• EXERCISE
Locate the lines of the listing below that hold "Blender", then copy each of them.

• SUPPLIED DATA
╭──
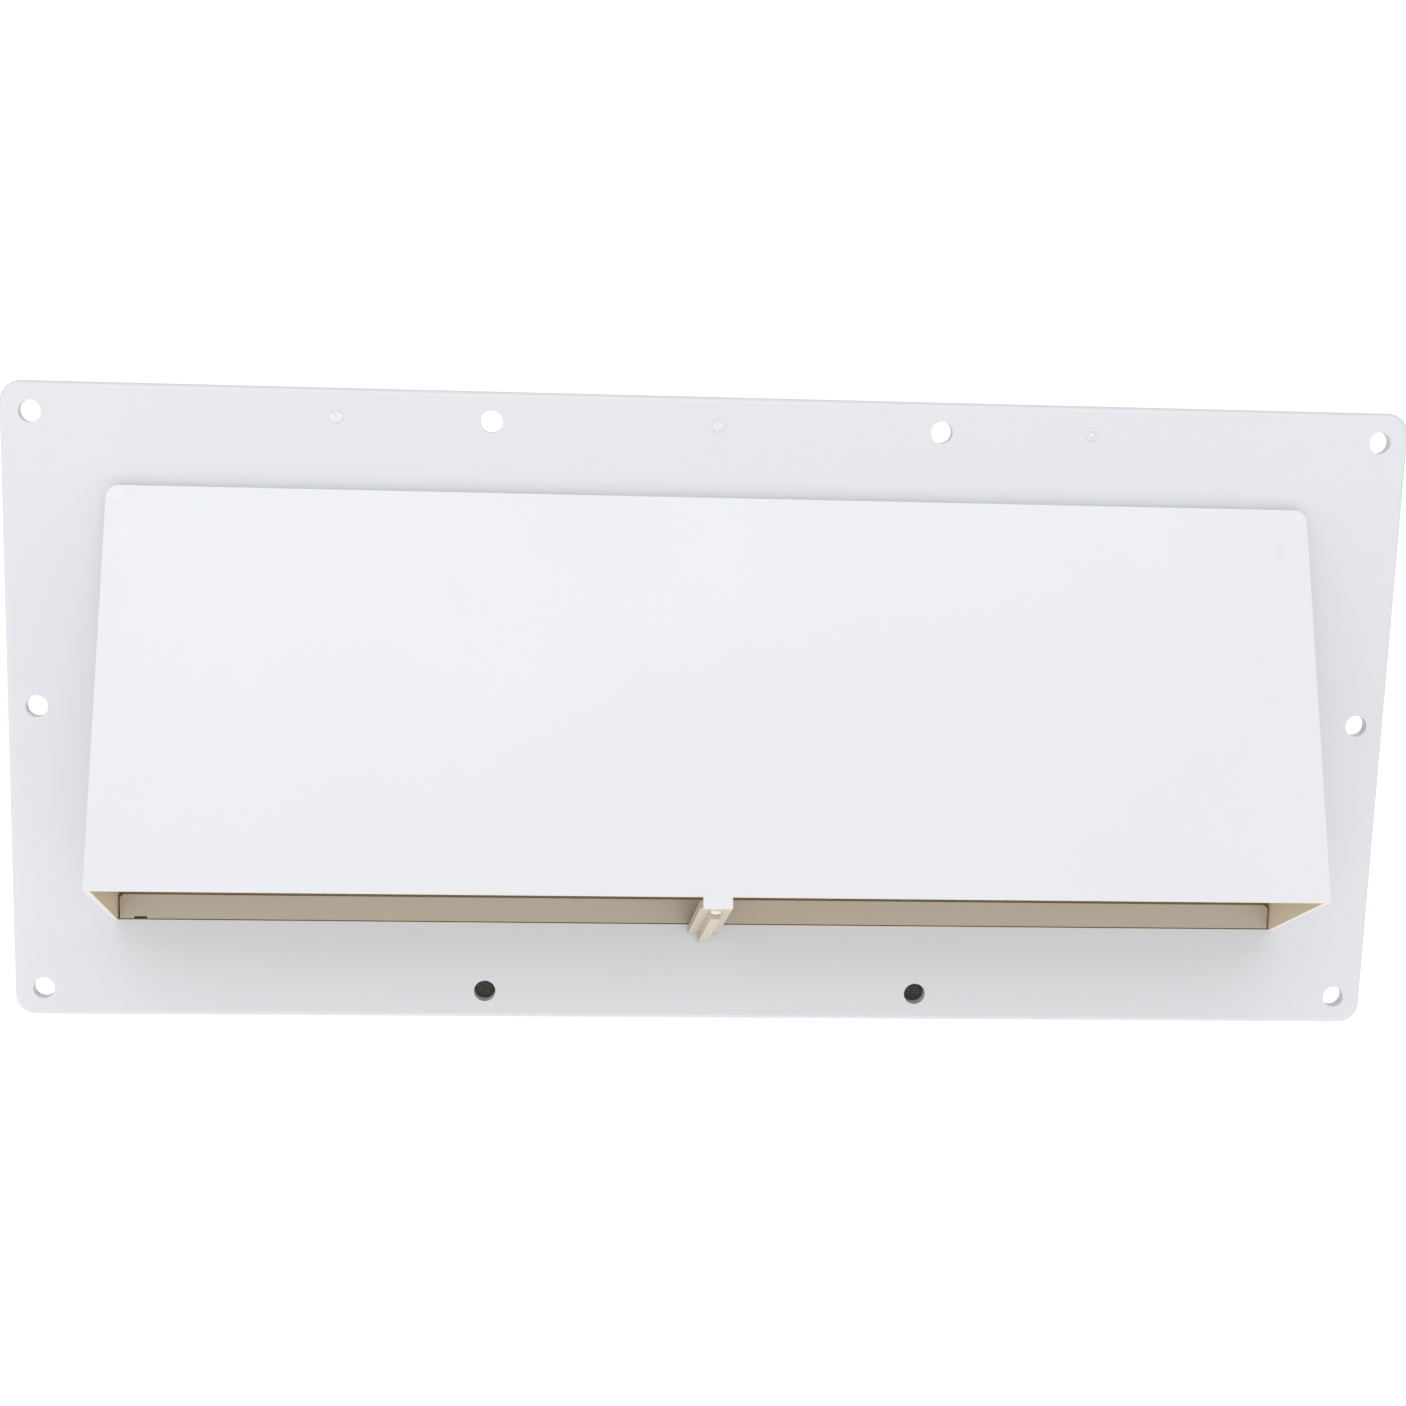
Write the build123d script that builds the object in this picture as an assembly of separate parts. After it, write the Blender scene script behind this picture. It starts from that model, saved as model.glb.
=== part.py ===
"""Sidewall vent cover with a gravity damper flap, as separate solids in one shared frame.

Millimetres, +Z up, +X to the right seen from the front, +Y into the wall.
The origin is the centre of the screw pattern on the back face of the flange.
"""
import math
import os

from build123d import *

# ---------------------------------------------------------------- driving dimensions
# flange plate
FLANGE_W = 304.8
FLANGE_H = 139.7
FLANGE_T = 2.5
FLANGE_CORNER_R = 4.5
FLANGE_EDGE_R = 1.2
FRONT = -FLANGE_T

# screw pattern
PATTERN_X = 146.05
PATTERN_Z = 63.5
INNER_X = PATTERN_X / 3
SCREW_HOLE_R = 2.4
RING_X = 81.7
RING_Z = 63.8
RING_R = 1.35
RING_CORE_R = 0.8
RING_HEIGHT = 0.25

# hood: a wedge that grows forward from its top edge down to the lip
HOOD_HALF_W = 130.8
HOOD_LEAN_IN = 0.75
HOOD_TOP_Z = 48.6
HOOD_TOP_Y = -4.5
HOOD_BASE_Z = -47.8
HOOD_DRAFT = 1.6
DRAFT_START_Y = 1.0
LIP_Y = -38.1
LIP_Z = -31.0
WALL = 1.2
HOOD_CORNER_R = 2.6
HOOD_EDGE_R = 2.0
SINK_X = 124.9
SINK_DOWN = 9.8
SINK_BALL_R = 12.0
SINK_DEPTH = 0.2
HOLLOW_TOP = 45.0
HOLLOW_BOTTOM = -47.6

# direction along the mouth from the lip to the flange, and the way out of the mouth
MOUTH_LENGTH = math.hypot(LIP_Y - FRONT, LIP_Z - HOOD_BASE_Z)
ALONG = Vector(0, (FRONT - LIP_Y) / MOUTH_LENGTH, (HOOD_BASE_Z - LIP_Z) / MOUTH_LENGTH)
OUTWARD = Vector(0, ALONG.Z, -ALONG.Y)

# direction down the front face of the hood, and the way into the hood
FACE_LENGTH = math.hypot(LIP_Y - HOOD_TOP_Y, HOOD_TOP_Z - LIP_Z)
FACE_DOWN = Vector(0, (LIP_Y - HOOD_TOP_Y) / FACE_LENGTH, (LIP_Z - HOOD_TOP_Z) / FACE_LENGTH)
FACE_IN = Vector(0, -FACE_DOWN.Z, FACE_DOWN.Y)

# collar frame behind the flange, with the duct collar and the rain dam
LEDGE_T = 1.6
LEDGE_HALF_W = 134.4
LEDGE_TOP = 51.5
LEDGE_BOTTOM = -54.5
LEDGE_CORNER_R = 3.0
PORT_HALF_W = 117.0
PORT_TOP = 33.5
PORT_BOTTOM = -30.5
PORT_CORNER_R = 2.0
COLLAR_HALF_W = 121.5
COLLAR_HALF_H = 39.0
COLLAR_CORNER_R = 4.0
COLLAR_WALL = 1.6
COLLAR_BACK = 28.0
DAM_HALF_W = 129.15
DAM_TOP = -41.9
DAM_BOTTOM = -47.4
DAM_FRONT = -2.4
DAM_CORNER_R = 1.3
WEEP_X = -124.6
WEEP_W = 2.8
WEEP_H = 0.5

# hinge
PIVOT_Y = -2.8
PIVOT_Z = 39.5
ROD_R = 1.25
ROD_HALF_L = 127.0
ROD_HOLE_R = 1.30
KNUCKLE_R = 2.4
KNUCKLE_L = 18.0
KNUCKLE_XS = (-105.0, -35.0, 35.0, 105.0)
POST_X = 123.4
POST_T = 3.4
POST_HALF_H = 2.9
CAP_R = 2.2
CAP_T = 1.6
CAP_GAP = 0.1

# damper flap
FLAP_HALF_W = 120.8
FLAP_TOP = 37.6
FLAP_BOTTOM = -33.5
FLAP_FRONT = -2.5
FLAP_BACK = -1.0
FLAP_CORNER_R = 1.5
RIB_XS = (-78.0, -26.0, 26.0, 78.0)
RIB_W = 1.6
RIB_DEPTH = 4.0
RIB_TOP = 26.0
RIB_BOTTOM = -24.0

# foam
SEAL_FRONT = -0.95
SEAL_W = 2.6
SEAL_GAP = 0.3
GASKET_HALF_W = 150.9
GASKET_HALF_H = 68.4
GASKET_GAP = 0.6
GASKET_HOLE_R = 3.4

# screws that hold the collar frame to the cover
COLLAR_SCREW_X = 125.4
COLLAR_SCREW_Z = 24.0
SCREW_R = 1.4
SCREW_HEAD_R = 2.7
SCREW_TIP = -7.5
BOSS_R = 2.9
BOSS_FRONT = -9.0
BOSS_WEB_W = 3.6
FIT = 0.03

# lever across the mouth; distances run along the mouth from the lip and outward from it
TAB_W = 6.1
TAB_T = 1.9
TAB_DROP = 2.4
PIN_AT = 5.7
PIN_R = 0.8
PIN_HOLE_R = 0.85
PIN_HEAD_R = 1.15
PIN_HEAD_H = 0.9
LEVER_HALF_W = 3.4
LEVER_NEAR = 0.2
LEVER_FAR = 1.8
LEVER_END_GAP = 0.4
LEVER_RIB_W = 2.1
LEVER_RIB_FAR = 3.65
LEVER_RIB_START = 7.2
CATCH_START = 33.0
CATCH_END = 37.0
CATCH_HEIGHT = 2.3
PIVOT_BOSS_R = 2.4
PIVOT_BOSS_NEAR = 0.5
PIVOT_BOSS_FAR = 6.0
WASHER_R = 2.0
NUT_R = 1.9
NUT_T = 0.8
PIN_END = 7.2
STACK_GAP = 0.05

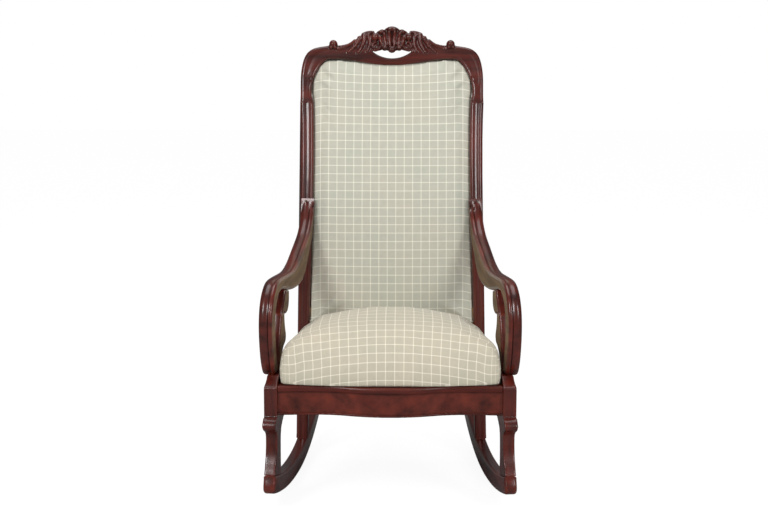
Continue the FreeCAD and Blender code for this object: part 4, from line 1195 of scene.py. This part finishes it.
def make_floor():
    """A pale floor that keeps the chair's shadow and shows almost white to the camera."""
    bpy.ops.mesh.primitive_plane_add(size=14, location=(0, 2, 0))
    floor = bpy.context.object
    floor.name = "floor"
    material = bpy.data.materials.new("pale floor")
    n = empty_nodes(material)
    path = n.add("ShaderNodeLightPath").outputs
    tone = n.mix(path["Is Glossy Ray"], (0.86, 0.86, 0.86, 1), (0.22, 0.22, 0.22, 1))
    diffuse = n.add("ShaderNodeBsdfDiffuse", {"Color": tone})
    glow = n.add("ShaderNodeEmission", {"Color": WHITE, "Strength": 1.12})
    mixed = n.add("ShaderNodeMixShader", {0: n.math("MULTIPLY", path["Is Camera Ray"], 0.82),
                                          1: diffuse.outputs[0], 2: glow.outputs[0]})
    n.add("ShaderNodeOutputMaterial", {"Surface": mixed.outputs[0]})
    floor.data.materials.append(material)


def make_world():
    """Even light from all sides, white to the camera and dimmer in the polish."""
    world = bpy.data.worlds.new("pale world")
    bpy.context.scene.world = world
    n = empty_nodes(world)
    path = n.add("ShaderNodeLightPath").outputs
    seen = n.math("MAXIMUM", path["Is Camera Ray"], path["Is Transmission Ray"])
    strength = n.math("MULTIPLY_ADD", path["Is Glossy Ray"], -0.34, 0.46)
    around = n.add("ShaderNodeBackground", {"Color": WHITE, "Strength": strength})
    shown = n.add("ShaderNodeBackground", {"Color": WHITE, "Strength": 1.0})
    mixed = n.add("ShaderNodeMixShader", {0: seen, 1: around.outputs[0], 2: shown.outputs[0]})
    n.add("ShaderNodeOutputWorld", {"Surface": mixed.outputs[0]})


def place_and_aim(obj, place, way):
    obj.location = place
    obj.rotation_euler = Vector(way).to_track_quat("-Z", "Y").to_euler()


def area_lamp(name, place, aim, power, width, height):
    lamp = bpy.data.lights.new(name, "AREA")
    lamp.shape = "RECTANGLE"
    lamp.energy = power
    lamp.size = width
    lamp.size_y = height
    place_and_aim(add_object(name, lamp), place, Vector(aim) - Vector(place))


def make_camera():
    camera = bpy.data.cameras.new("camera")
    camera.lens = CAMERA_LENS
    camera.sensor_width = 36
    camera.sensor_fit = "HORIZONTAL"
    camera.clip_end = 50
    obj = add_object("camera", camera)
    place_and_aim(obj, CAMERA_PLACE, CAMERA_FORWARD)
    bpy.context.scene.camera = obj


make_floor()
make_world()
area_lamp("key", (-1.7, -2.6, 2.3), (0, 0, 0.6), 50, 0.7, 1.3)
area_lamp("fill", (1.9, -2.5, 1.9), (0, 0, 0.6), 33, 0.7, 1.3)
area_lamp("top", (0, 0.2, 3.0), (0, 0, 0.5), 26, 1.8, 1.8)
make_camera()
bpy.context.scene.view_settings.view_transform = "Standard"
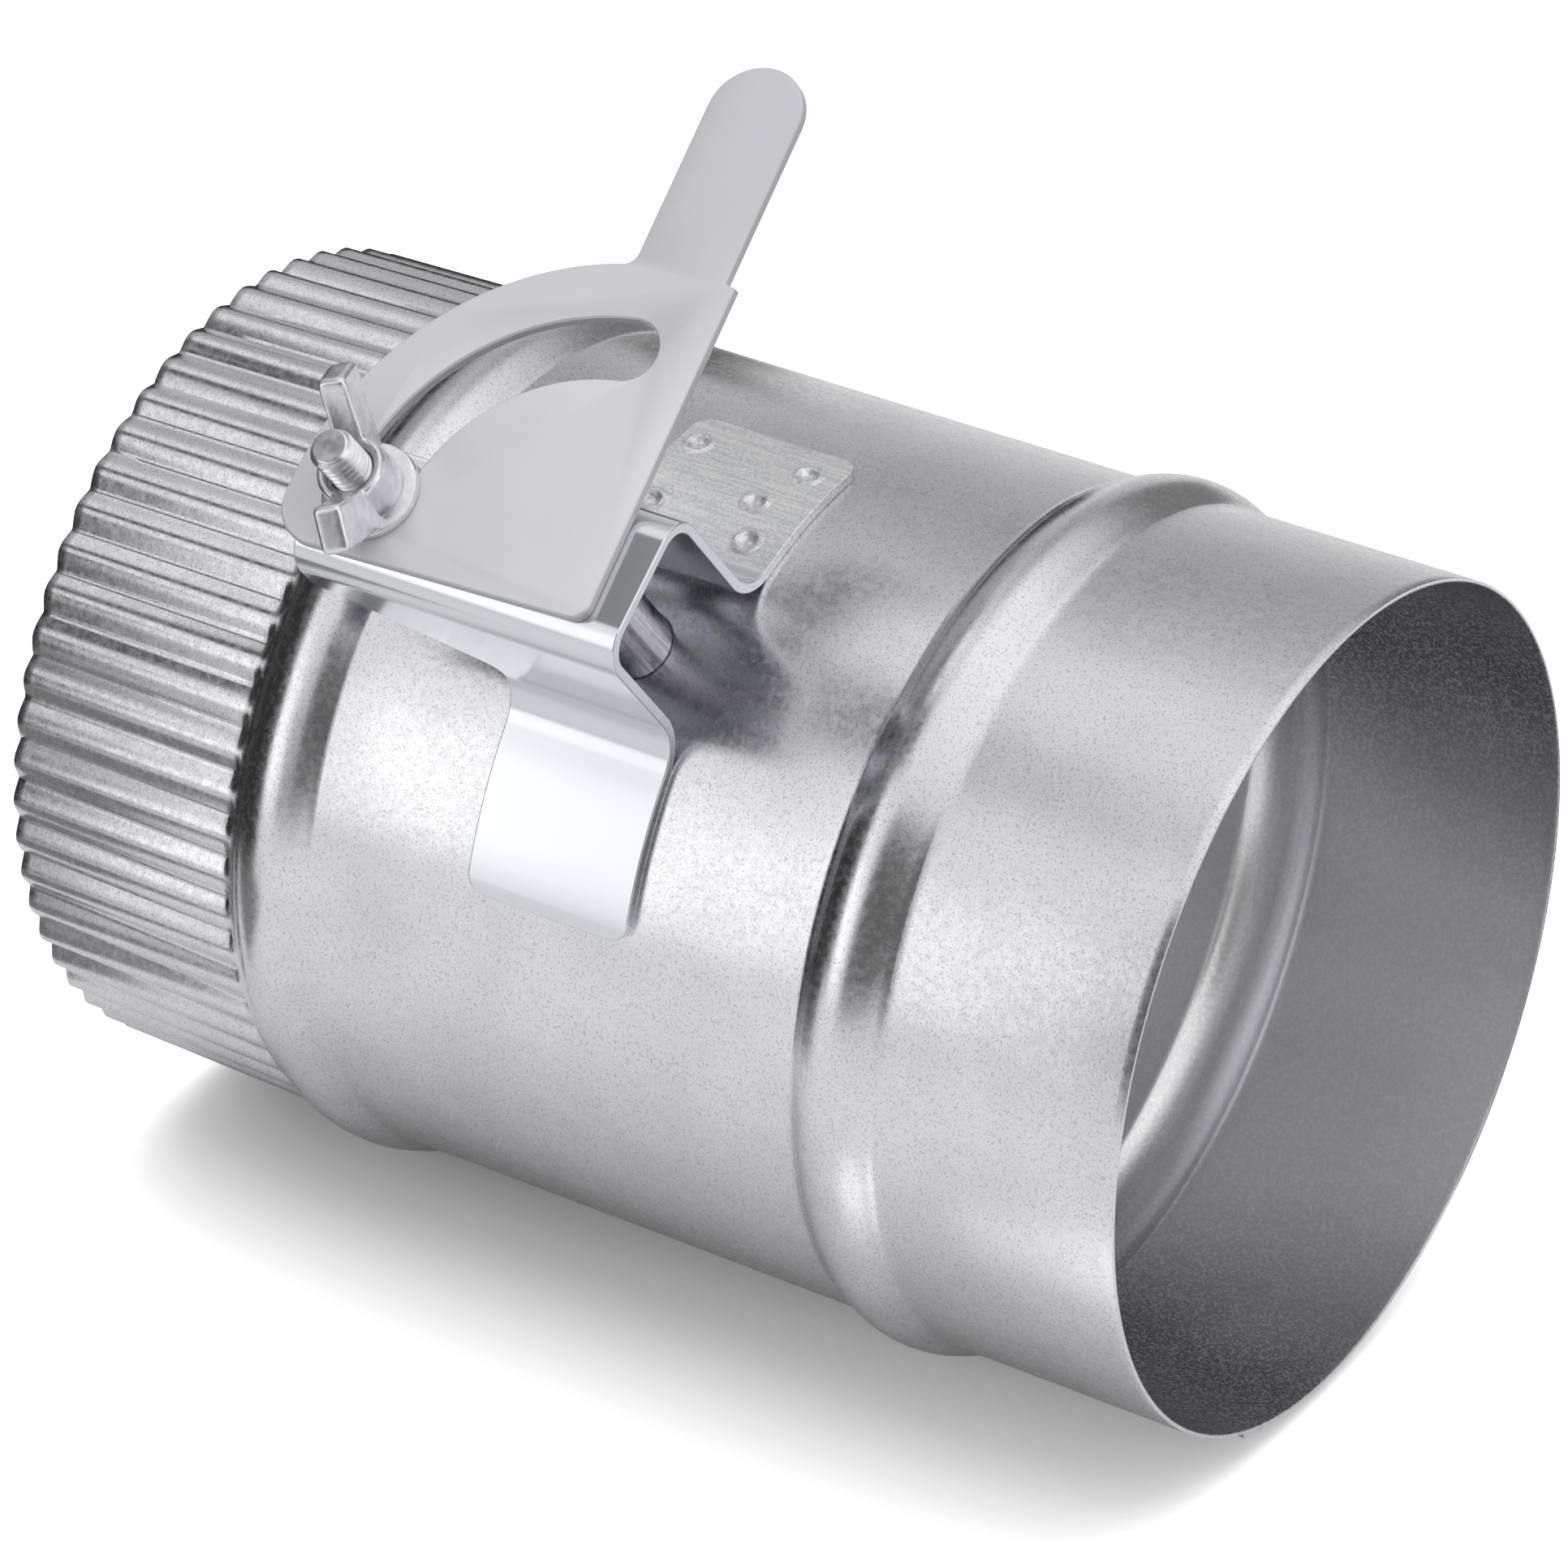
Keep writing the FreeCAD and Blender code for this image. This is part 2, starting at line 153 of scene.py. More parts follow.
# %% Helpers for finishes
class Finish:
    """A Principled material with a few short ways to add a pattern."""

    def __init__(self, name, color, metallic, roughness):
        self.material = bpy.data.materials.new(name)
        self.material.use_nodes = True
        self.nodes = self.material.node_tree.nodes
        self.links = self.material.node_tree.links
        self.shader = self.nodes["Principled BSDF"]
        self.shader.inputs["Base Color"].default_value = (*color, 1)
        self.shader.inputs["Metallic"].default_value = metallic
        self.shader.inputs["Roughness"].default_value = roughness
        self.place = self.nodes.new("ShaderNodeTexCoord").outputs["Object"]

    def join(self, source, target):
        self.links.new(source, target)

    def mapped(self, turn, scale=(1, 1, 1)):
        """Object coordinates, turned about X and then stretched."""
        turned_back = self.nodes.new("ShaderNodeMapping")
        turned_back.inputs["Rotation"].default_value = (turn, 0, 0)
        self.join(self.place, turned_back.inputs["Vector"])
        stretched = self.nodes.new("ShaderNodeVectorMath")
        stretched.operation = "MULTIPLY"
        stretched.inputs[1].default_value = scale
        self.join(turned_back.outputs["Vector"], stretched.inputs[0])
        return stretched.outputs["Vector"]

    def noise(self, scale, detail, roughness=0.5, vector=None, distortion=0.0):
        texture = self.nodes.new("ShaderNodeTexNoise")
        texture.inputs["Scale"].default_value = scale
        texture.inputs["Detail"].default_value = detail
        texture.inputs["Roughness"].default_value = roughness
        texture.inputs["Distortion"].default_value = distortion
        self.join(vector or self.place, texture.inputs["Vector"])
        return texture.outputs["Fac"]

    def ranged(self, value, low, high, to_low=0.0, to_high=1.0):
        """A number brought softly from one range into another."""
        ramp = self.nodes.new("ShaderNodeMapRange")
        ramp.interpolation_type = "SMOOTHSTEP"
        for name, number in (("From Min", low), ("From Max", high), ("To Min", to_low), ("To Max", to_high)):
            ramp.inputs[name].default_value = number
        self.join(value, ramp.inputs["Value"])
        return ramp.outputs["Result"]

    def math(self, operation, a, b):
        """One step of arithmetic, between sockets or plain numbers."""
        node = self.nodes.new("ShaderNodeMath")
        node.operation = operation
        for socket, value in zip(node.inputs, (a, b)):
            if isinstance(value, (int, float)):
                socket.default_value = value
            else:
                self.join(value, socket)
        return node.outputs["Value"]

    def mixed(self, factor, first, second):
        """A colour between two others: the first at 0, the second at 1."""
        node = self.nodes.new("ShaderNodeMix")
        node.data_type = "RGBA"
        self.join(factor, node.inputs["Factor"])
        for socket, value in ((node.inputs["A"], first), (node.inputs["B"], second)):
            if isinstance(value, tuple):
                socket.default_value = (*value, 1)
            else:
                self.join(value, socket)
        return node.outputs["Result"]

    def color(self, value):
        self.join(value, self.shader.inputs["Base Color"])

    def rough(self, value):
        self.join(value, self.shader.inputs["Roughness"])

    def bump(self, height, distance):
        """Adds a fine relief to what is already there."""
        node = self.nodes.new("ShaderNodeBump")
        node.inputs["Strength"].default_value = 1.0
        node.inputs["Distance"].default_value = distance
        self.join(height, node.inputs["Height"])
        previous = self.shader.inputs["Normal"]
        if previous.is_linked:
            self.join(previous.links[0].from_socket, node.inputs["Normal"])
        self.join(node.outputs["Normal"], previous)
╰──
• SOLVED EXERCISE
Write the build123d script that builds the object in this picture as an assembly of separate parts. After it, write the Blender scene script behind this picture. It starts from that model, saved as model.glb.
Continue the FreeCAD and Blender code for this object: part 4, from line 1195 of scene.py. This part finishes it.
Keep writing the FreeCAD and Blender code for this image. This is part 2, starting at line 153 of scene.py. More parts follow.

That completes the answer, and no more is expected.